If anything, foreign raiding is much safer in Norsequest than irl, because only one in ten (a hundred? A thousand?) Men is going to be able to even harm you. Everyone else is a joke. And even if your arm gets cleaved off, you put some spit on it and finish the fight and then heal it later. A smart raid can spend time Scouting and figure out where knights are and avoid them, because Knights are the one real threat. (Priests seem a lot less threatening)
Raiding other Norsemen is no more of a threat than irl either; its actually literally the same. Every norseman exists in the same paradigm, whether that's RL (all men learn to fight, no magic) or NQ (all men learn to fight, magic).
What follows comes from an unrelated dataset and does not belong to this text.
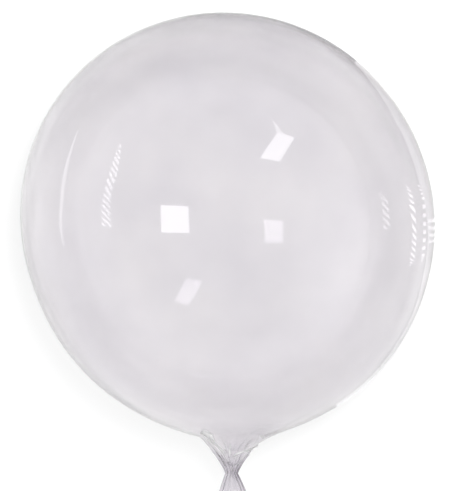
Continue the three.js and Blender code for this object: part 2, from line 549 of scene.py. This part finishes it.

The only difference is the same difference between 'are you good at fighting' and 'do you suck at fighting', though yeah in NQ that scales larger.
Culture and Atrocities
In real life, sacking/burning/ruining a sacred place, where be it a sacred tree or temple or mosque or such is generally agreed to be a bad thing. Ruining places of great cultural or religious value is not good, should not do.
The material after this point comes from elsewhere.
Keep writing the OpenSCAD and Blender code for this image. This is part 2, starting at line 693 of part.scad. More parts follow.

In NQ, culture is cultivation. Places of great cultural value are places of cultivation value.
This means they have military value. This makes them targets because of their great cultural value.
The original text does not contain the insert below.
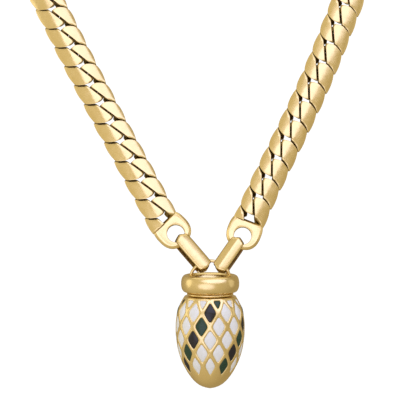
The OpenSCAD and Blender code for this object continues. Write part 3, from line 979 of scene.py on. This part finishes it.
def connector_rings(fittings, side):
    """A connector in its own place: u from cap hole to ring, y across, z to the viewer.

    Gives its rings, the painted shade of each point, on the end bends and the inner face, and the place.
    """
    edge, turn = CAP_EDGE[side], CAP_TURN[side]
    hole = np.array([edge[0] + CAP_HOLE_X * cos(turn), edge[1] + CAP_HOLE_X * sin(turn)])
    ring_r = mm(fittings.ring_radius)
    x = RING_CONTACT_X[side]
    contact = np.array([x, RING_CENTRE_Z + sqrt(ring_r**2 - x**2)])
    reach = contact - hole
    thickness = mm(fittings.strip_thickness)
    half = mm(fittings.connector_depth) / 2
    wide, narrow = mm(fittings.strip_width) / 2, STRIP_END_WIDTH / 2
    inner_from = sqrt((mm(fittings.cap_hole_radius) - SEAT_GAP) ** 2 - narrow**2)
    inner_to = np.linalg.norm(reach) + mm(fittings.ring_wire_radius) + WIRE_ROOM[side]
    outer, normal = bent_outline(inner_from - thickness, inner_to + thickness, half, STRIP_BEND_R)
    inner, _ = bent_outline(inner_from, inner_to, half - thickness, STRIP_BEND_R - thickness)
    rings, painted_shade = [], []
    for o, i, n in zip(outer, inner, normal):
        from_end = max(min(o[0] - inner_from, inner_to + thickness - o[0]), 0)
        share = max(rising(from_end, 0, STRIP_SHOULDER), quarter_round((half - o[1]) / TOP_DEPTH))
        barrel = BARREL_END + (1 - BARREL_END) * quarter_round(1 - from_end / BARREL_REACH)
        w = narrow + (wide - narrow) * share * barrel
        # Painted shade on the end bends below the top face, and an even painted shade on the inner face
        bend_shade = abs(n[0]) * falling(o[1], half - END_SHADE_FROM, END_SHADE_LENGTH)
        painted_shade += [bend_shade] * TOP_POINTS + [INNER_SHADE] * INNER_POINTS
        ring = []
        for y in np.linspace(-1, 1, TOP_POINTS):
            fall = RIDGE_FALL * sqrt(y * y + RIDGE_ROUNDING) + STRIP_CROWN * y * y
            past_edge = soft_ramp(abs(y) - STRIP_EDGE_FROM, STRIP_EDGE_CORNER)
            fall += STRIP_EDGE_FALL * past_edge / (1 - STRIP_EDGE_FROM)
            p = o - n * fall
            arched = END_ARCH * y * y * rising(o[1], *ARCH_UP)
            ring.append([p[0] - n[0] * arched, y * w, p[1]])
        for y in np.linspace(1, -1, INNER_POINTS):
            p = i + n * INNER_CROWN * abs(y)
            ring.append([p[0], y * (w - INNER_INSET), p[1]])
        rings.append(ring)
    origin, (along, across, out) = chest_frame(hole[0], hole[1], atan2(reach[1], reach[0]))
    roll = STRIP_ROLL[side]
    axes = np.array([along, cos(roll) * across + sin(roll) * out, cos(roll) * out - sin(roll) * across])
    return rings, painted_shade, (origin, axes)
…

Conclusion: RIP culturally important places.
I mean, that's all from a modern perspective. The Norse IRL loved hitting monasteries and burning them down for the goodies inside. It wasn't because of military value but monetary. I don't think that needs to change here; what's changed here is that monasteries are probably scary and strong places. Multiple priests. I'd expect monks to have some level of cultivation too, Nuns as well. Or at least cultivation-like tricks they can pull since they're Holy.
Burning shit down because you're angry and you know it's important to the people you're angry at was the norm for much of the world though. The crusades happily destroyed every mosque and artifact it came across. The wars in Spain (both Muslim conquest and reconquista) literally targeted places of worship as major targets to destroy the cultural value. Hell, the christianization of Ireland destroyed so many cultural artifacts that we barely have records of what predated it. Let alone the Norse.
RL firmly believed in demoralizing and weakening people by destroying their culture, and showing they're weak, while showing that their own culture is strong/favored by whatever god. The crusaders shouted how God was on their side as they burned mosques as proof of how Islam's God was not real. The same was done by Muslims in wars with Christians! The same was done by basically every religious conflict.
All NQ does is make what people already did in reality have military value, as well as the perceived cultural value. Burning that mosque is probably gonna legit harm the cultivation ability of the Imam until its restored.